The other Democratic Candidate for Maricopa County School Superintendent Jeanne Casteen remarked that:
“I would absolutely support another #InvestInEd movement here in Arizona. Working class people have been expected to foot the bill for education for too long. Whether it is a $0.01 sales tax or a six-tenths-of-a-cent sales tax, everyday Arizonans are the ones funding education. The voters spoke loud and clear in 2018 when #InvestInEd collected almost 300,000 signatures to increase taxes for the wealthiest Arizonans that would have raised an estimated $680 million annually. Not surprisingly, the Arizona Chamber of Commerce fought tooth and nail against this initiative, and with Doug Ducey’s hand-picked Supreme Court, the measure was challenged, and ultimately removed from the ballot.

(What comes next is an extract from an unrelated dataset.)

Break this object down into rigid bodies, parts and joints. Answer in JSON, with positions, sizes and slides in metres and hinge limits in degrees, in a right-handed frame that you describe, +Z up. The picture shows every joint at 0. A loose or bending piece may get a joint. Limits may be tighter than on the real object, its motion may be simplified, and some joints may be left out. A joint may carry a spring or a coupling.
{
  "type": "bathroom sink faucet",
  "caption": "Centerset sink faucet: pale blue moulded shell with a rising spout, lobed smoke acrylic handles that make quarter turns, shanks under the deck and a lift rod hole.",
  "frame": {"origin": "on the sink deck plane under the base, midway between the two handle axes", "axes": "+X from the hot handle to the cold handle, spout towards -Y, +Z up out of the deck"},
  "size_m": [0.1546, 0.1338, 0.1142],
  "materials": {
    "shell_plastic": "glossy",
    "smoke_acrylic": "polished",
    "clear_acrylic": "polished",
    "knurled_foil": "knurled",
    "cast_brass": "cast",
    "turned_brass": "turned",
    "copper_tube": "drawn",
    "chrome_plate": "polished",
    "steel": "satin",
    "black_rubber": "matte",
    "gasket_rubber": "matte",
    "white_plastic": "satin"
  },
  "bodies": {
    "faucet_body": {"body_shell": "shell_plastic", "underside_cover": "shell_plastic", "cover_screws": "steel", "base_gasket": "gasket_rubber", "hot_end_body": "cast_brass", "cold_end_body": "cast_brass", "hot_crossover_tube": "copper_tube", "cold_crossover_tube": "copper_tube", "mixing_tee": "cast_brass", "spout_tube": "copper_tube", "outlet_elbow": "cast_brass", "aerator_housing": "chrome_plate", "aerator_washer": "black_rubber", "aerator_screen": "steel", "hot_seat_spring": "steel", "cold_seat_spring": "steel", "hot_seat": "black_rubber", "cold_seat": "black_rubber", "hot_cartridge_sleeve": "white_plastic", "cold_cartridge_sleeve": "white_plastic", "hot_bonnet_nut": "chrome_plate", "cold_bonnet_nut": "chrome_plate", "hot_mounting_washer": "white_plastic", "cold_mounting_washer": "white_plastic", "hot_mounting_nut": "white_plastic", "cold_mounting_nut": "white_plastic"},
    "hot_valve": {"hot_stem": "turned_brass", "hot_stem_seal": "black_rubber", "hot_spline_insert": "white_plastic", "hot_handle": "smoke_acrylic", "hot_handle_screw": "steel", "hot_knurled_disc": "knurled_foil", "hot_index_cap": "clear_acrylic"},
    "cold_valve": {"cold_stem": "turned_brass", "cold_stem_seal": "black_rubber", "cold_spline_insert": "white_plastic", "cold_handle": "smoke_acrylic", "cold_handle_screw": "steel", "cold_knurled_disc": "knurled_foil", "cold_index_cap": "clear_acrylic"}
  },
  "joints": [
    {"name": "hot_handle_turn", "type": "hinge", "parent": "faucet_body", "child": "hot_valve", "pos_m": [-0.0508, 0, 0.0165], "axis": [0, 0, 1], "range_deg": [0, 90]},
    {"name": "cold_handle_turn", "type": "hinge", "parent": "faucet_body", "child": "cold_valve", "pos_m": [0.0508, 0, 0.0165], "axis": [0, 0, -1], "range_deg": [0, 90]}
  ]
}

I support the #InvestInEd movement and understand the importance of fully funding education, but it’s clear that our Republican-led legislature, governor, and supreme court will block any measures taken to do so. This means that keeping the movement going, and encouraging its supporters to focus on the 2020 election is vital to the success of increasing educational funding. The critical elections are happening at the school board, state legislative district, and county level races, and we need to show support for those pro-education candidates. The Republicans in our legislature have outnumbered progressive, public education advocates for too long, but now, we have a strong chance to get a Democratic majority by electing pro-education candidates to their local school board races and in places like LD 23, where Eric Kurland has a real shot at grabbing a house seat, or in LD 28, where Christine Marsh only lost her bid in 2018 by 267 votes.

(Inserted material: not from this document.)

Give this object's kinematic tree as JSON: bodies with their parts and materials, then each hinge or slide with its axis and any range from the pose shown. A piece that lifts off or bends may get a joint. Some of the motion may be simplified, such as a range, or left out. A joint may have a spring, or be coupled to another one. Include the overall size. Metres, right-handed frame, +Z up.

The power to turn things around with regards to education in Arizona doesn’t just exist in the #RedForEd or #InvestInEd movement, but in all of us who believe that change can happen when people roll up their sleeves and work for it at the grassroots level. At a Stand Indivisible AZ meeting this past weekend, it was inspiring to see the huge gains Democrats have made with voter registration and turnout in districts that are traditionally red. Conversely, some of the lowest voter turnout is happening right here in Central Phoenix, in districts that have been blue for decades, so we need to engage those voters who may feel underrepresented or marginalized. We need progressive folks to commit to volunteering, knocking doors, and becoming active at the school district, legislative district, and county level. The people have spoken about how they feel about education funding in Arizona, now is the time to elect those candidates who will actually support the will of the people, and advocate for their common good.”
When asked to comment on a new ballot initiative after the finalization of the Arizona State Budget, Arizona Center for Economic Progress Head and former Democratic Leader David Lujan (one of the original Invest in Ed advocates) commented that:
“We, the Invest in Ed partners, have said since the beginning of the session that if the legislature did not do its job in enacting at least $1 billion in new, sustainable investments for public education that we would be prepared to pursue a ballot initiative in 2020. Obviously, the legislature did not come up with the needed new investments so we are now listening to teachers, parents, voters, and other stakeholders with the goal of having a plan finalized and ready in later fall or early winter.”
Arizona’s Public Schools have not been properly funded since 2008. The State has continually been ranked towards the bottom in education spending when compared to the other 50 states. Students, instructors, school administrators, school staff, parents, and community stakeholders deserve better. Arizona and its people cannot progress very far in a positive forward direction, economically, socially, or culturally, if our schools are not modern beacons for children to thrive in.
If the state government cannot properly fund public schools, it is time for the voters to consider an Invest in Ed 2.0 Ballot Initiative.
Let the people and not the courts vote on it this time.